VOICES OF DAVIDSON
Family and friends roundly celebrated my recent birthday. It was a round number, after all, one of those decade birthdays that seems to carry more weight than others. As an extroverted Leo, I generally like birthdays, and I was certainly not dreading this one, round though it may have been.
At least I didn’t think I was.
One week to the day before my birthday, I woke up to realize that an old friend had joined me in a lifelike dream. We were in a classroom in Davidson’s Chambers Building — from the days before the renovations. Professor Charlie Ratliff had just finished an economics lecture, and I began to stuff things into my backpack. A few seats down – in the dream and as I remember in what we call “real life” — my classmate Tony Snow was packing up, as well.
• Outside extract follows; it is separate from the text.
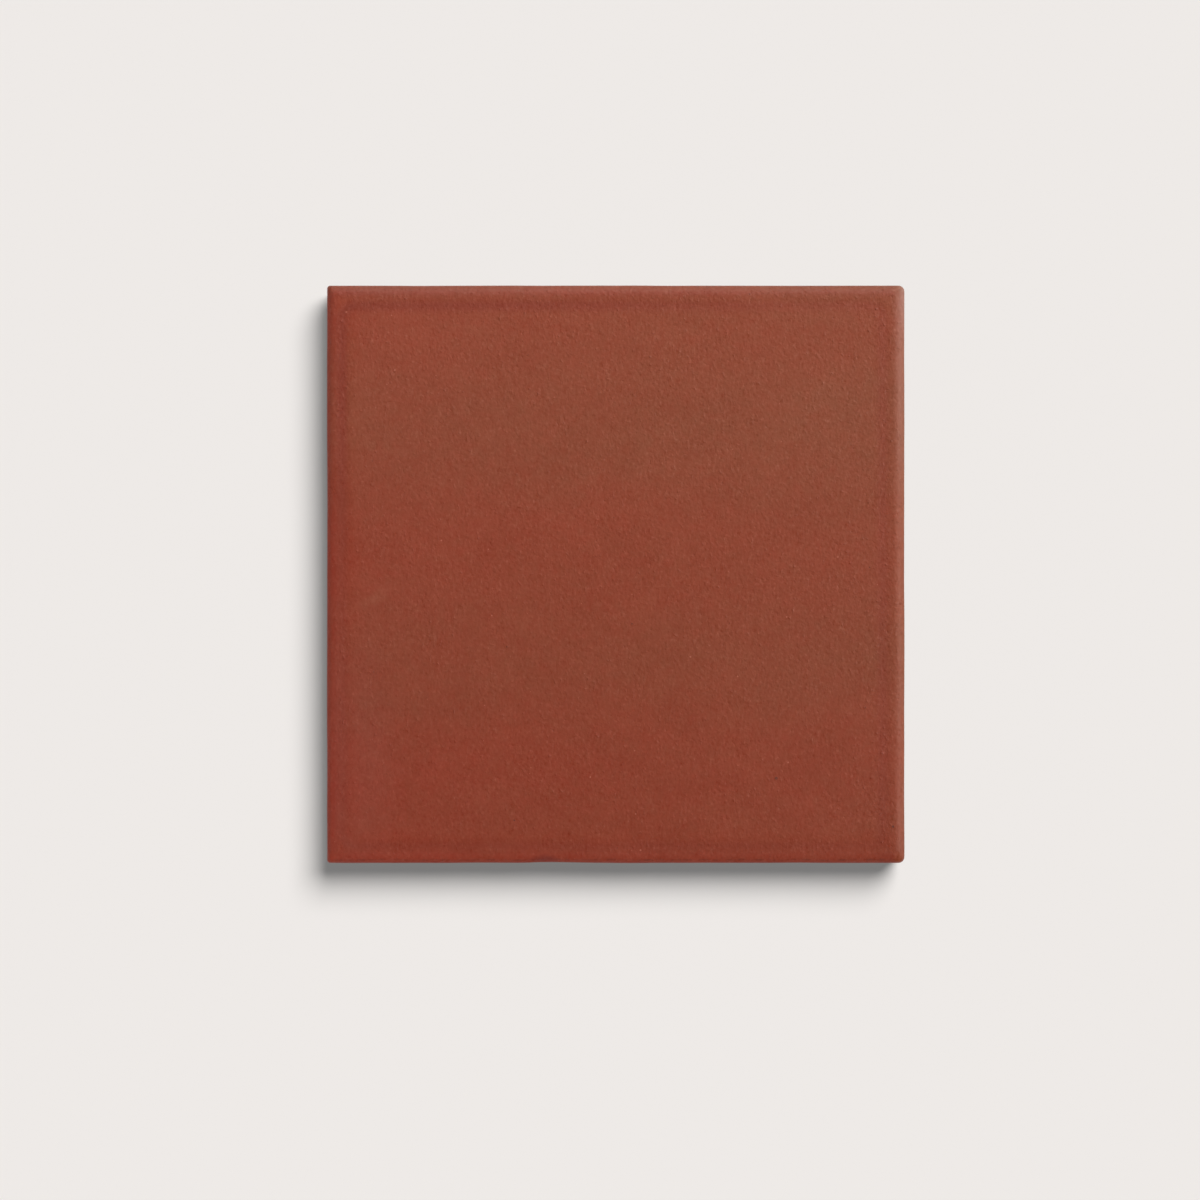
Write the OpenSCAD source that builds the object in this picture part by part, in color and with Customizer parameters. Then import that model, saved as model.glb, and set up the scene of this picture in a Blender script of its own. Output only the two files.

If that name is familiar, it should be. Tony graduated with a philosophy degree and went on to become a nationally known journalist and political commentator — in print, on radio, and TV. In the ’70s, Tony was scruffy and long-haired like most of the boys — though taller and handsomer than many. By the ’90s, he was a clean-cut Republican who joined the communications team in George H. W. Bush’s administration and who in 2006 became George W’s press secretary. Brilliant and funny and highly respected, Tony returned that respect to his colleagues in the in the White House briefing room.
Back to the dream. As we were about to leave, Tony said, “Hey, guess what? In three weeks, I’ll be 70!”
“Ha,” I said. “I got you beat. I’ll be 70 a week from today.”
Whereupon I woke up.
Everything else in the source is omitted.